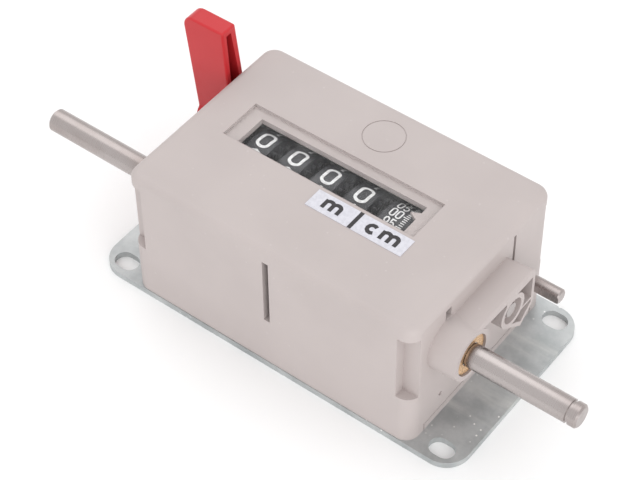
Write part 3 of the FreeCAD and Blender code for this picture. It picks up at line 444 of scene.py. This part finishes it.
def centimetre_scale(paint):
    mesh = bmesh.new()
    x = CM_HIGH.x - CM_RIM_FROM_SIDE
    for step in range(CM_NUMBER_COUNT):
        angle = CM_ANGLE + math.radians(360 / CM_NUMBER_COUNT * step)
        tens, units = divmod(step * CM_STEP, 10)
        for digit, shift in ((tens, CM_TENS_X), (units, CM_UNITS_X)):
            lift = rim_lift(x + shift, angle, PRINT_THICK)
            add_strokes(mesh, digit_strokes(digit), CM_SIZE, CM_STROKE, lift)
    for tick in range(TICK_COUNT):
        angle = CM_ANGLE + 2 * math.pi * tick / TICK_COUNT
        length = TICK_SHORT if tick % CM_STEP else TICK_LONG
        line = [(TICK_END - length, 0.0), (TICK_END, 0.0)]
        add_ribbon(mesh, line, TICK_WIDE / 2, rim_lift(x, angle, PRINT_THICK))
    finish_piece("centimetre_scale", mesh, paint, "cm")


# ---- print on the unit label ----------------------------------------------------------------

LETTER_HIGH, LETTER_STROKE = 3.22 * MM, 0.84 * MM
LETTER_M_WIDE, LETTER_C_WIDE = 4.3 * MM, 2.8 * MM
LETTER_PLACES = (4.83, 14.24, 18.35)                                 # mm from the label's left end
BAR_PLACE = 10.4 * MM


def unit_print(paint):
    """The letters m and cm, either side of a dividing line."""
    mesh = bmesh.new()
    middle_y = (LABEL_LOW.y + LABEL_HIGH.y) / 2
    letters = ((letter_m(1.0), LETTER_M_WIDE), (letter_c(1.0), LETTER_C_WIDE), (letter_m(1.0), LETTER_M_WIDE))
    for (strokes, wide), x in zip(letters, LETTER_PLACES):
        lift = flat_lift(LABEL_LOW.x + x * MM, middle_y, LABEL_HIGH.z, PRINT_THICK)
        add_strokes(mesh, strokes, (wide, LETTER_HIGH), LETTER_STROKE, lift)
    bar = [(0.0, LABEL_LOW.y - middle_y), (0.0, LABEL_HIGH.y - middle_y)]
    lift = flat_lift(LABEL_LOW.x + BAR_PLACE, middle_y, LABEL_HIGH.z, PRINT_THICK)
    add_ribbon(mesh, bar, LETTER_STROKE / 2, lift)
    finish_piece("unit_print", mesh, paint, "root")


# ---- camera, floor and light ----------------------------------------------------------------

CAMERA_TARGET = Vector((-1.22, -4.38, 20.0)) * MM
CAMERA_DISTANCE = 0.3973
CAMERA_AZIMUTH, CAMERA_ELEVATION, CAMERA_ROLL = map(math.radians, (37.63, 47.99, -0.56))
CAMERA_LENS = 112.8


def make_camera():
    data = bpy.data.cameras.new("camera")
    data.lens = CAMERA_LENS
    data.clip_start, data.clip_end = 0.01, 20
    camera = bpy.data.objects.new("camera", data)
    bpy.context.scene.collection.objects.link(camera)
    outward = Vector((math.sin(CAMERA_AZIMUTH) * math.cos(CAMERA_ELEVATION),
                      -math.cos(CAMERA_AZIMUTH) * math.cos(CAMERA_ELEVATION), math.sin(CAMERA_ELEVATION)))
    turn = outward.to_track_quat("Z", "Y").to_matrix().to_4x4() @ Matrix.Rotation(CAMERA_ROLL, 4, "Z")
    camera.matrix_world = Matrix.Translation(CAMERA_TARGET + outward * CAMERA_DISTANCE) @ turn
    bpy.context.scene.camera = camera


def make_light(name, place, size, power, target=Vector((0, 0, 0.015))):
    data = bpy.data.lights.new(name, "AREA")
    data.size, data.energy = size, power
    light = bpy.data.objects.new(name, data)
    bpy.context.scene.collection.objects.link(light)
    light.location = place
    light.rotation_euler = (target - light.location).to_track_quat("-Z", "Y").to_euler()


def make_studio():
    world = bpy.data.worlds.new("studio")
    bpy.context.scene.world = world
    world.use_nodes = True
    background = world.node_tree.nodes["Background"]
    background.inputs["Color"].default_value = (1, 1, 1, 1)
    background.inputs["Strength"].default_value = 1.0
    mesh = bpy.data.meshes.new("floor")
    reach = 3.0
    mesh.from_pydata([(-reach, -reach, 0), (reach, -reach, 0), (reach, reach, 0), (-reach, reach, 0)], [],
                     [(0, 1, 2, 3)])
    floor = bpy.data.objects.new("floor", mesh)
    bpy.context.scene.collection.objects.link(floor)
    mesh.materials.append(Paint("floor_white", Base_Color=(0.95, 0.95, 0.95), Roughness=0.9).material)
    make_light("back_left", Vector((-0.45, 0.3, 0.9)), 0.9, 2.0)
    make_light("front_right", Vector((0.6, -0.45, 0.35)), 0.6, 2.0)
    bpy.context.scene.view_settings.view_transform = "Standard"


make_camera()
make_studio()
dress_nodes()
white_print = numeral_white()
for wheel in WHEELS:
    metre_numerals(wheel, white_print)
centimetre_scale(white_print)
unit_print(print_black())
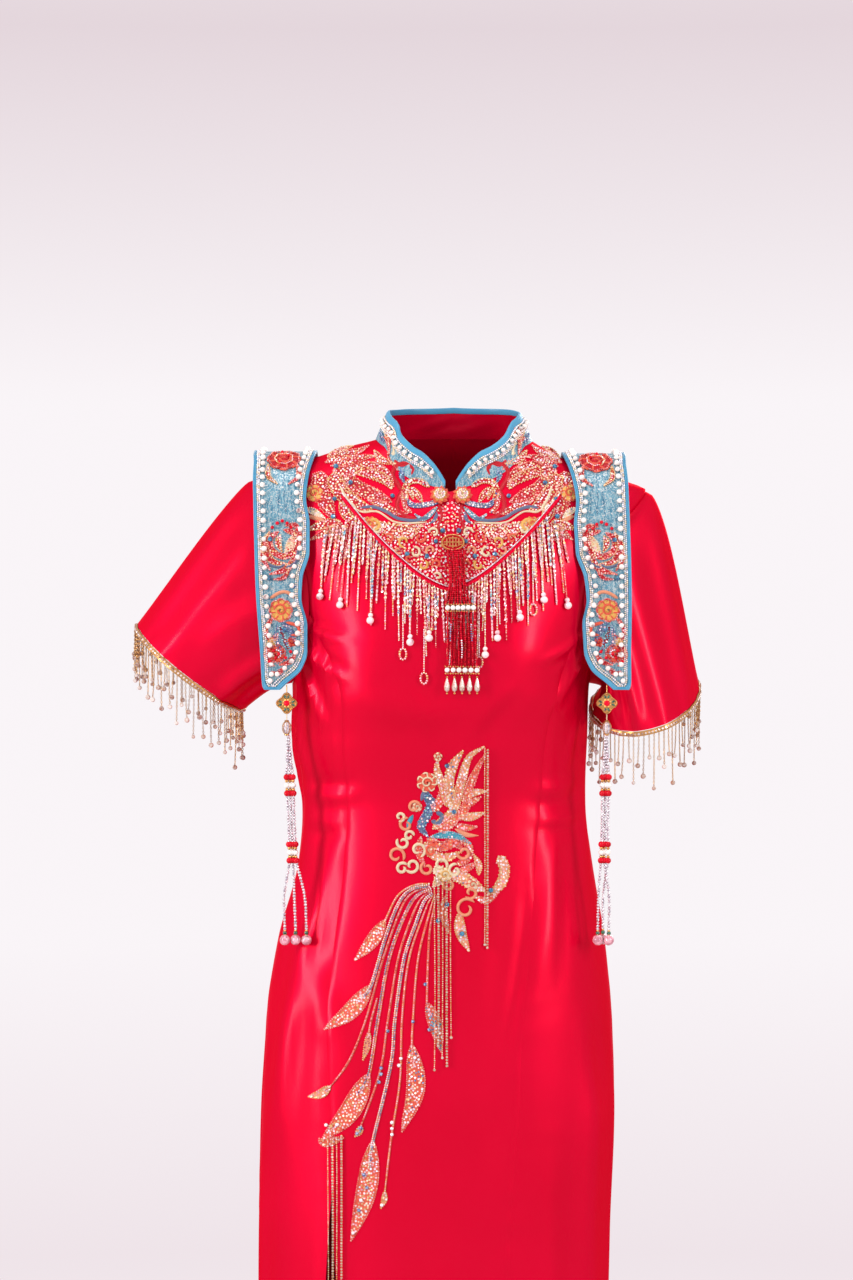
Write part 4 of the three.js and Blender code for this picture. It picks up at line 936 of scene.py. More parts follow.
def blue_satin():
    """Plain blue satin, cut on the bias and folded over an edge."""
    satin = Finish("blue satin", Specular_IOR_Level=0.4)
    rib = satin.noise(satin.place(scale=(900, 900, 900), turn=(0.5, 0.7, 0)), 1.4, 2)
    soft = satin.noise(satin.place(), 55, 3)
    tone = satin.mix(soft * 0.8, rgb(34, 130, 176, 0.7), rgb(84, 176, 214, 0.7))
    satin.show(Base_Color=satin.mix(rib * 0.3, tone, rgb(150, 214, 240, 0.7)), Roughness=0.34 + rib * 0.14)
    satin.shape(rib * 0.4 + soft * 0.6, 0.3, 0.5)
    return satin.material


BROCADE, BLUE_SATIN = (brocade(), "blue_brocade"), (blue_satin(), "blue_satin")


def collar():
    share = np.linspace(0, 1, 16)[:, None]
    foot = (binding_foot(COLLAR_ROUND) - 0.3) * share
    wave = 0.18 * np.sin(COLLAR_ROUND / 7 + 9 * share) * np.sin(np.pi * share)
    layers = [collar_point(COLLAR_ROUND, foot, inward + wave) for inward in (0.0, 1.3)]
    far = np.broadcast_to(lengths(layers[0][0]), foot.shape)
    uv = np.tile(np.stack([far, foot], -1).reshape(-1, 2), (2, 1))
    made = piece("collar_cloth", *shell(*layers), BROCADE, ["collar"], uv)
    foot = foot - 0.9 * (1 - share)
    lined = [collar_point(COLLAR_ROUND, foot, inward + wave) for inward in (1.35, COLLAR_THICK)]
    lining = piece("collar_lining", *shell(*lined), RED_SATIN)
    profile = [
        (0, -0.4), (0.25, -0.7), (0.75, -0.6), (1.0, 0.1), (1.06, 1.1),
        (1.0, 2.1), (0.7, 2.7), (0.25, 2.7), (0, 2.5), (-0.05, 1.1),
    ]
    low = binding_foot(COLLAR_ROUND)
    tall = COLLAR["tall"](np.abs(COLLAR_ROUND)) - low
    rings = [collar_point(COLLAR_ROUND, low + tall * min(up, 1.0), inward) for up, inward in profile]
    rings = np.array(rings)
    rings[4, :, 2] += 0.35
    bound = piece("collar_bound", *tube_grid(rings.transpose(1, 0, 2)), BLUE_SATIN, ["collar_binding"])


def collar_row(below, lift, front, shade):
    """A line round the collar, below the foot of its binding."""
    angle = COLLAR_ROUND[np.abs(COLLAR_ROUND) > front]
    return (*on_collar(angle, np.maximum(binding_foot(angle) - below, 0.6), lift), shade)


collar()
rows("collar_pearls", [collar_row(3.9, 2.2, 5.5, 0.0)], ROUND, 7.2, 4.9, PEARL, mottle=0.2)
seeds = [collar_row(below, 1.1, 5, 0.6) for below in (0.6, 7.2, 9.0)]
rows("collar_seeds", seeds, SEED, 2.3, 2.3, (BEADS, "gold"), seed=4)

# ---------------- yoke
# A deep yoke worked straight on the satin: raised feathers and scrolls of coral, cream and
# slate silk, laid cords, and a filling of sequins and seed beads down to a soft V.

STEP_X, STEP_Z = 2.0, 2.5
FRONT_X, FRONT_Z = np.arange(-152.0, 153.0, STEP_X), np.arange(-1002.0, 6.0, STEP_Z)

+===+

THE REQUEST:
Please reproduce exactly the lines above, beginning with the first and ending with the line that contains "# ---- print", and include nothing outside that range.

CORRECT OUTPUT:
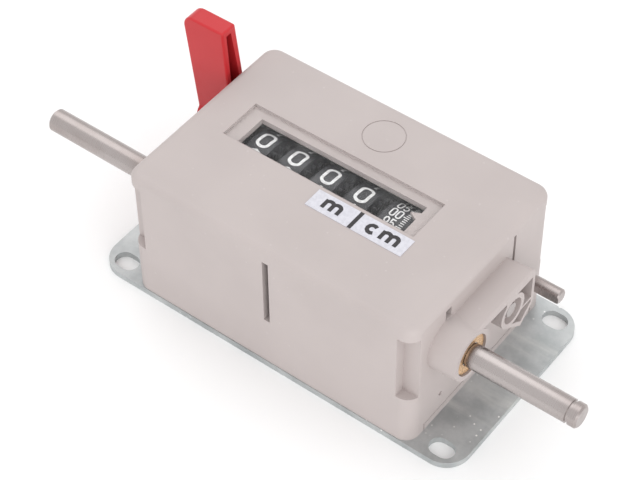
Write part 3 of the FreeCAD and Blender code for this picture. It picks up at line 444 of scene.py. This part finishes it.
def centimetre_scale(paint):
    mesh = bmesh.new()
    x = CM_HIGH.x - CM_RIM_FROM_SIDE
    for step in range(CM_NUMBER_COUNT):
        angle = CM_ANGLE + math.radians(360 / CM_NUMBER_COUNT * step)
        tens, units = divmod(step * CM_STEP, 10)
        for digit, shift in ((tens, CM_TENS_X), (units, CM_UNITS_X)):
            lift = rim_lift(x + shift, angle, PRINT_THICK)
            add_strokes(mesh, digit_strokes(digit), CM_SIZE, CM_STROKE, lift)
    for tick in range(TICK_COUNT):
        angle = CM_ANGLE + 2 * math.pi * tick / TICK_COUNT
        length = TICK_SHORT if tick % CM_STEP else TICK_LONG
        line = [(TICK_END - length, 0.0), (TICK_END, 0.0)]
        add_ribbon(mesh, line, TICK_WIDE / 2, rim_lift(x, angle, PRINT_THICK))
    finish_piece("centimetre_scale", mesh, paint, "cm")


# ---- print on the unit label ----------------------------------------------------------------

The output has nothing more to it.